The ban didn't technically make women's football illegal, but it did something worse. It stripped the sport of its infrastructure. Without access to senior league grounds, women were forced to play on public parks, rugby pitches, and uneven cow pastures. They lost the ability to charge major gate fees, which killed their ability to raise funds and travel.
Medical experts suddenly appeared in newspapers claiming that kicking a football would ruin a woman's posture or make her infertile. It was a coordinated smear campaign designed to force women back into the kitchen.
Defiance on the Road
The Dick, Kerr Ladies refused to lie down and die. If they couldn't play in England, they would play elsewhere.
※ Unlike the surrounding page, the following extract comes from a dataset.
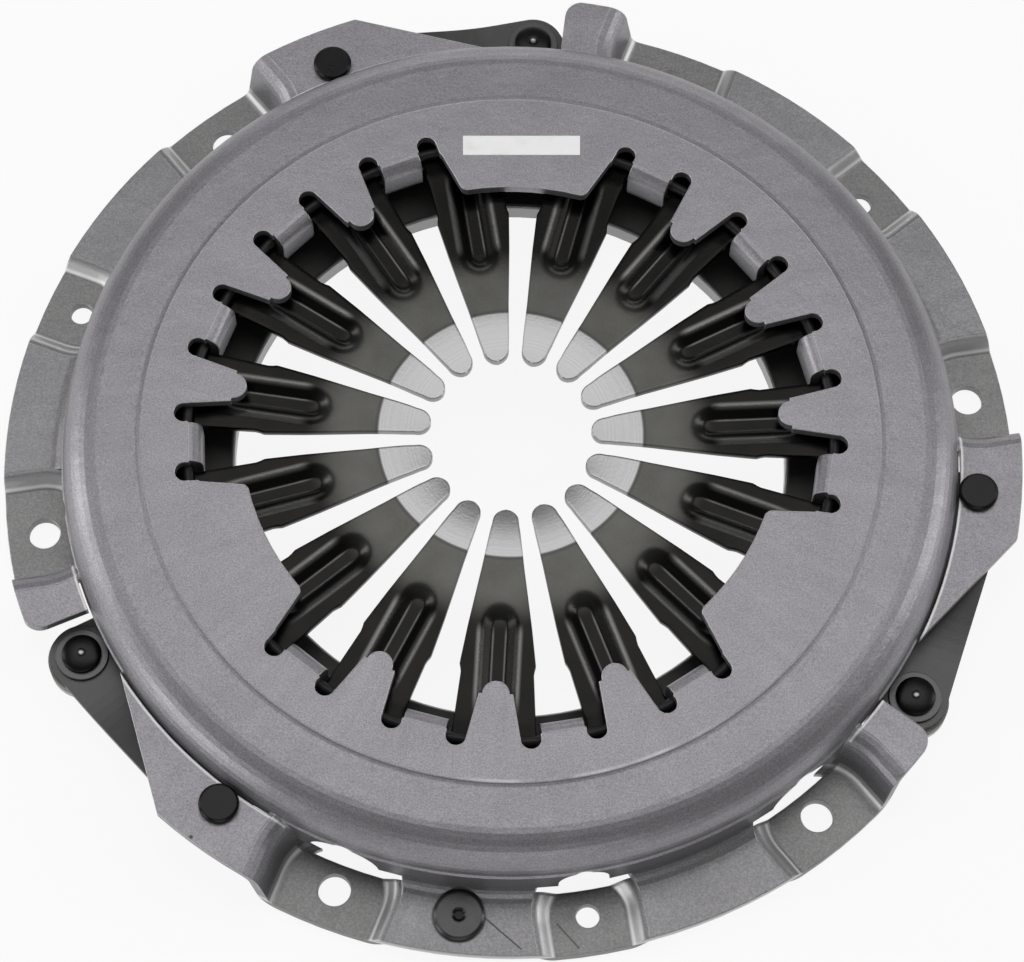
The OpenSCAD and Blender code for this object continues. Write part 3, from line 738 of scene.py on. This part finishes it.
def finger_rows():
    """(middle, side x, side y) for each row across a finger, from its tip to the pivot circle."""
    centre = TIP_INNER + TIP_ROUND
    rows = []
    for i in range(TIP_ROWS):
        turn = math.radians(TIP_FIRST_TURN + TIP_TURN_STEP * i)
        side = centre - TIP_ROUND * math.cos(turn)
        rows.append((side, side, (TIP_ROUND - TIP_NARROWED) * math.sin(turn)))
    slot_end = SLOT_SIDES[-2][0]
    for i in range(SLOT_ROWS + 1):
        s = SLOT_FROM + (slot_end - SLOT_FROM) * i / SLOT_ROWS
        side_x, side_y = from_slot(s, slot_half(s))
        rows.append((side_x, side_x, side_y))
    corner_s, corner_half = WINDOW_END - WINDOW_CORNER, WINDOW_HALF - WINDOW_CORNER
    ends = [(corner_s + WINDOW_CORNER * math.sin(t), corner_half + WINDOW_CORNER * math.cos(t))
            for t in QUARTER_TURN]
    ends += [(WINDOW_END, corner_half * (1 - i / WINDOW_ROWS)) for i in range(1, WINDOW_ROWS + 1)]
    first, last = rows[-1][0], PIVOT_RADIUS - BEFORE_SEAM
    for i, (s, half) in enumerate(ends):
        side_x, side_y = from_slot(s, half)
        rows.append((first + (last - first) * (i + 1) / len(ends), side_x, side_y))
    return rows


def columns(half):
    """Places across a row, from one side to the other, with three close to each edge."""
    edge = min(EDGE_BAND, half / 3)
    inner = [(half - edge) * (-1 + i / HALF_COLUMNS) for i in range(2 * HALF_COLUMNS + 1)]
    outer = [half - edge * EDGE_COLUMN, half]
    return [-p for p in reversed(outer)] + inner + outer


def seam_columns():
    """Places across a sector at the pivot circle, where its two parts meet."""
    return columns(PIVOT_RADIUS * math.sin(HALF_SECTOR))


def edge_drop(half, y):
    """How far the rounded edge lies below the surface at y."""
    gap = half - abs(y)
    if gap >= SPRING_EDGE:
        return 0
    return SPRING_EDGE - math.sqrt(SPRING_EDGE ** 2 - (SPRING_EDGE - gap) ** 2)


def turned(x, y, z, angle):
    """A point of the sector along X, turned round Z by the angle and in metres."""
    cos, sin = math.cos(angle), math.sin(angle)
    return Vector((x * cos - y * sin, x * sin + y * cos, z)) * MM


def finger_piece(name, angle):
    """The part of a sector inside the pivot circle: a finger and its root."""
    top, under = [], []
    for middle, side_x, side_y in finger_rows():
        row_top, row_under = [], []
        for y in columns(side_y):
            x = middle + (side_x - middle) * (y / side_y) ** 2
            height = spring_height(math.hypot(x, y)) + channel_height(x, y)
            drop = edge_drop(side_y, y)
            row_top.append(turned(x, y, height - drop, angle))
            row_under.append(turned(x, y, height - SPRING_THICK + drop, angle))
        top.append(row_top)
        under.append(row_under)
    seam = [(math.sqrt(PIVOT_RADIUS ** 2 - y * y), y) for y in seam_columns()]
    top.append([turned(x, y, cone_height(PIVOT_RADIUS), angle) for x, y in seam])
    under.append([turned(x, y, cone_height(PIVOT_RADIUS) - SPRING_THICK, angle) for x, y in seam])
    return new_piece(name, *shell(top, under), "spring_steel")


def rim_piece(name, angle):
    """The part of a sector outside the pivot circle, with a rounded outer edge."""
    turns = [math.asin(y / PIVOT_RADIUS) for y in seam_columns()]
    flat_end = SPRING_RADIUS - RIM_EDGE
    rings = [(PIVOT_RADIUS + (flat_end - PIVOT_RADIUS) * i / RIM_ROWS, 0) for i in range(RIM_ROWS + 1)]
    rings += [(flat_end + RIM_EDGE * math.sin(t), RIM_EDGE - RIM_EDGE * math.cos(t))
              for t in QUARTER_TURN[1:]]

    def row(r, z):
        return [turned(r * math.cos(t), r * math.sin(t), z, angle) for t in turns]

    top = [row(r, cone_height(r) - drop) for r, drop in rings]
    under = [row(r, cone_height(r) - SPRING_THICK + drop) for r, drop in rings]
    return new_piece(name, *shell(top, under), "spring_steel")


def spring_pieces():
    """Each sector's finger, from the pivot circle to its tip, and its rim, from the pivot circle to the
    plate's ridge; the CAD spring is hidden.
    """
    for i in range(FINGERS):
        angle = math.pi / 2 + HALF_SECTOR * (2 * i + 1)
        finger = finger_piece(f"finger_{i + 1:02d}", angle)
        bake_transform(finger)
        rim = rim_piece(f"spring_rim_{i + 1:02d}", angle)
        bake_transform(rim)
        for piece in (finger, rim):
            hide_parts("diaphragm_spring")


# Straps

LEAVES = ("top", "middle", "bottom")


def strap_pieces():
    """Each leaf, between its rivet on the cover and its rivet on the lug, is a copy of its CAD leaf, which
    is hidden.
    """
    for group in GROUPS:
        ear = middle_of(f"cover_rivet_{group}")
        lug = middle_of(f"lug_rivet_{group}")
        along = lug - ear
        along.z = 0
        along.normalize()
        for leaf in LEAVES:
            node = f"strap_{group}_{leaf}_leaf"
            mesh = frame["nodes"][node].data.copy()
            mesh.materials.clear()
            mesh.materials.append(LOOKS["strap_steel"])
            piece = added(f"leaf_{group}_{leaf}", mesh)
            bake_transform(piece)
            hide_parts(node)


# Lug rivets. The dimple's rows are shares of the head's radius and of the dimple's depth,
# and the closed head's are lengths in from its side and up from its end.

LATHE_STEPS = 48
HEAD_HIGH = 2.2 * MM
HEAD_DOME = 1.2 * MM
HEAD_TURNS = [math.radians(15 + 7.5 * i) for i in range(11)]
SHANK_RADIUS = 3 * MM
DIMPLE = 0.3 * MM
DIMPLE_ROWS = ((0, 1), (0.12, 0.9), (0.18, 0.4))
CLOSED_HEAD_ROWS = ((0, 0.8 * MM), (0.3 * MM, 0.3 * MM), (1 * MM, 0))


def lathe(name, centre, profile, look):
    """A closed form turned round a vertical line, from (radius, height) points that start and end on it."""
    verts, rings = [], []
    for radius, height in profile:
        if radius == 0:
            rings.append([len(verts)] * LATHE_STEPS)
            verts.append((centre.x, centre.y, height))
        else:
            rings.append([len(verts) + i for i in range(LATHE_STEPS)])
            for i in range(LATHE_STEPS):
                a = math.tau * i / LATHE_STEPS
                verts.append((centre.x + radius * math.cos(a), centre.y + radius * math.sin(a), height))
    faces = []
    for upper, lower in zip(rings, rings[1:]):
        for i in range(LATHE_STEPS):
            j = (i + 1) % LATHE_STEPS
            corners = dict.fromkeys((upper[i], lower[i], lower[j], upper[j]))
            faces.append(tuple(corners))
    return new_piece(name, verts, faces, look)


def rivet_pieces():
    """Each has a domed head with a dimple on top, a shank through leaves and lug, and a closed head."""
    for group in GROUPS:
        node = f"lug_rivet_{group}"
        low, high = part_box(node)
        head = (high.x - low.x) / 2
        seat = high.z - HEAD_HIGH
        foot = low.z + HEAD_HIGH
        dimple = [(share * head, high.z - depth * DIMPLE) for share, depth in DIMPLE_ROWS]
        dome = [(head * math.sin(t), high.z - HEAD_DOME * (1 - math.cos(t))) for t in HEAD_TURNS]
        shank = [(head, seat), (SHANK_RADIUS, seat), (SHANK_RADIUS, foot), (head, foot)]
        closed = [(head - inward, low.z + up) for inward, up in CLOSED_HEAD_ROWS] + [(0, low.z)]
        piece = lathe(f"rivet_{group}", (low + high) / 2, dimple + dome + shank + closed, "rivet_steel")
        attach(piece, "plate")
        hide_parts(node)


# Blank label on the cover's flat top

LABEL_LEFT_PX = 463
LABEL_RIGHT_PX = 580
LABEL_TOP_PX = 136
LABEL_BOTTOM_PX = 155
LABEL_THICK = 0.12 * MM
BOX_FACES = [(0, 3, 2, 1), (4, 5, 6, 7), (0, 1, 5, 4), (1, 2, 6, 5), (2, 3, 7, 6), (3, 0, 4, 7)]


def label_piece():
    """A thin box that goes as far into the cover as it stands out of it."""
    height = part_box("cover")[1].z
    corners = [under_pixel(x, y, height) for x, y in
               ((LABEL_LEFT_PX, LABEL_BOTTOM_PX), (LABEL_RIGHT_PX, LABEL_BOTTOM_PX),
                (LABEL_RIGHT_PX, LABEL_TOP_PX), (LABEL_LEFT_PX, LABEL_TOP_PX))]
    verts = [Vector((c.x, c.y, z)) for z in (height - LABEL_THICK, height + LABEL_THICK) for c in corners]
    piece = new_piece("blank_label", verts, BOX_FACES, "label")
    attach(piece, "cover_assembly")


# Floor, world and lights

FLOOR_SIZE = 12
FLOOR_GAP = 0.1 * MM
FLOOR_TONE = grey(0.8)
SHOWN_WHITE = 0.9
WORLD_LEVEL = 0.22
WHITE = grey(1)


def floor_look():
    """Nearly white to the camera, and still dimmed by the part's shadow."""
    g = Graph("floor_look")
    path = g.node("ShaderNodeLightPath")
    seen = g.math("MAXIMUM", path.outputs["Is Camera Ray"],
                  g.math("MAXIMUM", path.outputs["Is Glossy Ray"], path.outputs["Is Transmission Ray"]))
    matt = g.node("ShaderNodeBsdfDiffuse")
    matt.inputs["Color"].default_value = FLOOR_TONE
    glow = g.node("ShaderNodeEmission")
    glow.inputs["Color"].default_value = WHITE
    glow.inputs["Strength"].default_value = 1
    joined = g.node("ShaderNodeMixShader")
    g.feed(joined.inputs[0], g.both(seen, SHOWN_WHITE))
    g.feed(joined.inputs[1], matt.outputs[0])
    g.feed(joined.inputs[2], glow.outputs[0])
    output = g.node("ShaderNodeOutputMaterial")
    g.feed(output.inputs[0], joined.outputs[0])
    return g.material


def floor():
    """A wide floor just under the part."""
    half = FLOOR_SIZE / 2
    corners = [(x, y, -FLOOR_GAP) for x, y in ((-half, -half), (half, -half), (half, half), (-half, half))]
    mesh = bpy.data.meshes.new("floor")
    mesh.from_pydata(corners, [], [(0, 1, 2, 3)])
    mesh.materials.append(floor_look())
    added("floor", mesh)


def world():
    """White to the camera, and a weak fill light for the part."""
    made = bpy.data.worlds.new("studio")
    made.use_nodes = True
    nodes, links = made.node_tree.nodes, made.node_tree.links
    nodes.clear()
    path = nodes.new("ShaderNodeLightPath")
    mix = nodes.new("ShaderNodeMixShader")
    links.new(path.outputs["Is Camera Ray"], mix.inputs[0])
    for socket, strength in ((mix.inputs[1], WORLD_LEVEL), (mix.inputs[2], 1)):
        background = nodes.new("ShaderNodeBackground")
        background.inputs["Color"].default_value = WHITE
        background.inputs["Strength"].default_value = strength
        links.new(background.outputs[0], socket)
    output = nodes.new("ShaderNodeOutputWorld")
    links.new(mix.outputs[0], output.inputs[0])
    bpy.context.scene.world = made


# Each light's name, place, width, height and watts

LIGHTS = (
    ("overhead", (0, 0.42, 1.6), 1.6, 0.9, 8.5),
    ("left", (-1.5, 0.2, 0.6), 0.5, 1.2, 8),
    ("front_left", (-1.3, -0.8, 0.35), 0.7, 0.6, 5),
    ("right", (1.5, 0.3, 0.7), 0.5, 1.2, 7.5),
    ("back", (0, 1.5, 0.45), 1.6, 0.4, 4),
    ("front", (0.1, -1.6, 0.5), 1.2, 0.4, 3),
)


def soft_box(name, place, width, height, watts):
    """A large area light at a place, turned to the part."""
    lamp = bpy.data.lights.new(name, "AREA")
    lamp.shape = "RECTANGLE"
    lamp.size = width
    lamp.size_y = height
    lamp.energy = watts
    box = added(name, lamp)
    box.location = place
    box.rotation_euler = (-Vector(place)).to_track_quat("-Z", "Y").to_euler()


photo_camera()
dress_nodes()
spring_pieces()
strap_pieces()
rivet_pieces()
label_piece()
floor()
world()
for light in LIGHTS:
    soft_box(*light)

scene = bpy.context.scene
scene.view_settings.view_transform = "Standard"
In 1922, Alfred Frankland organized a tour of North America.
When they arrived in Canada, they found that the Dominion Football Association had aligned with the British FA and banned them from playing there too. Undeterred, the team crossed the border into the United States.
They played a series of nine matches against top men's teams from the American Soccer League, including Paterson F.C. and the New York Field Club. The matches were tough, physical encounters. The American press was fascinated by them. The Dick, Kerr Ladies held their own, winning three matches, drawing three, and losing three. They proved that their skill was transferable, even when playing against grown men on unfamiliar turf.
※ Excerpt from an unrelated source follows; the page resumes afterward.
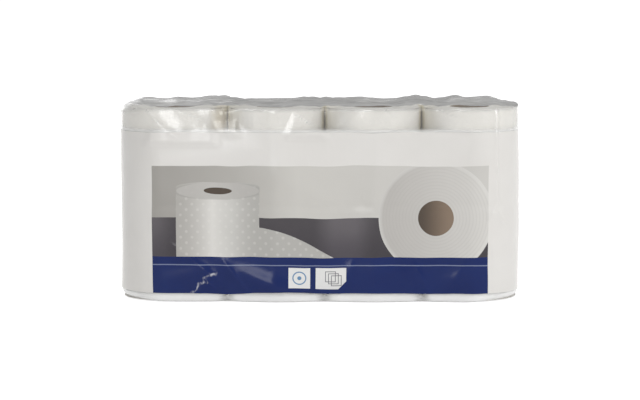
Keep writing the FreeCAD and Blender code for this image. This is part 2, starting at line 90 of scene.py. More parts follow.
COLUMN_X = [film_low[0] + FILM_OUTSIDE + PRESSED_WIDTH / 2]
for place in range(1, COLUMNS):
    before = PRESSED_WIDTH / 2 if place == 1 else ROLL_RADIUS
    COLUMN_X.append(COLUMN_X[-1] + before + ROLL_GAP + ROLL_RADIUS)
PRESSED_REACH = PRESSED_WIDTH / 2 - PRESSED_RADIUS
LEFT_END = COLUMN_X[0] - PRESSED_REACH
RIGHT_END = COLUMN_X[-1]
ROW_MIDDLE = (LEFT_END + RIGHT_END) / 2

# The skin that is drawn: how far it lies outside the rolls, and its lowest and highest level
FILM_SKIN = 1.1
BASE_LEVEL = film_low[2] + 0.2
TOP_LEVEL = ROLL_TOP + 1.1
# The two faces of the ink outside that skin
INK_BACK = 0.25
INK_FACE = 0.5
# Distance of the skin's vertices
GRID_STEP = 1.8
# How far neighbouring rolls bulge to meet, and how square their pressed sides are: 2 is round
CONTACT_BULGE = 0.145
SQUEEZE = 2.6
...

Back home, they changed their name to the Preston Ladies FC to keep going after the factory severed ties. They continued to play on whatever patches of grass they could find until 1965. But the momentum was broken. The packed stadiums of 1920 were replaced by small crowds of curious onlookers. A sport that should have grown alongside the men’s game was forced into the shadows for half a century.
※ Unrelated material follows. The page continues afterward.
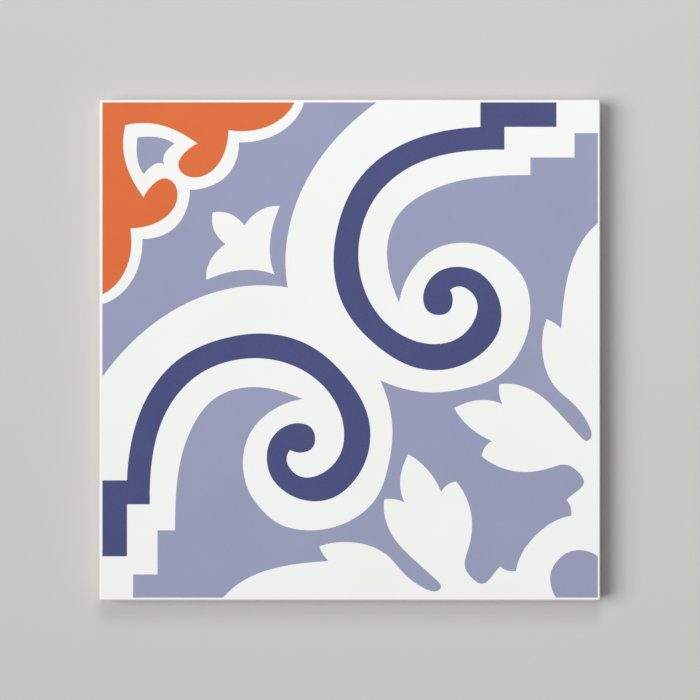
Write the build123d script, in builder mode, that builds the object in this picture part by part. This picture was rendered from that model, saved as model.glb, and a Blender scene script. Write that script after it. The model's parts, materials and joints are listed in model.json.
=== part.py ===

The Generational Cost of a Fifty Year Erasure
The FA didn't lift the ban until late 1969, and it wasn't fully implemented until 1971. For fifty years, generations of women were denied the chance to play, train, and develop the sport.
Think about the compounding interest of sports development. The men's game spent those fifty years building academies, perfecting sports science, securing television rights, and cementing global commercial empires. The women's game spent those same fifty years just trying to find a pitch that didn't have potholes.
When people criticize the standard of women's football or ask why it doesn't generate the same revenue as the men's game, this history provides the direct answer. The gap isn't natural. It was artificially engineered by a governing body that used its power to crush a competitor.
How to Apply the Lessons of the Rebel Girls Today
The story of the Dick, Kerr Ladies isn't just a history lesson. It's a blueprint for recognizing how institutions protect power and how grassroots movements fight back. If you want to honor their legacy and support the equity they fought for, stop treating women's sports as a charitable cause and start treating it as elite entertainment.
Buy the Tickets Now
Don't wait for the World Cup or a major international final to show up. The health of the women's game depends on weekly domestic league attendance. Buy season tickets for your local women's side. Bring your kids, your friends, and your colleagues. Fill the stands at the local level exactly like those 53,000 fans did at Goodison Park in 1920.
Demand Equal Infrastructure
Look at how your local school or community club allocates its resources. Are the boys' teams getting the premium evening slots on the synthetic pitches while the girls are relegated to muddy, unlit corners of the park? Demand absolute parity in facilities, coaching quality, and training times. The 1921 ban succeeded because it took away the pitches. Equity starts with giving those pitches back.
Study the Uncensored History
Read books like In a League of Their Own by Gail Newsham, who spent decades recovering the history of the Dick, Kerr Ladies. Watch documentaries. Share the stories of Lily Parr and Alice Kell with young players. When women on the pitch know they are part of a century-old lineage of defiance rather than a modern novelty, it completely changes how they carry themselves. They aren't asking for permission to be there. They are reclaiming what was stolen from them.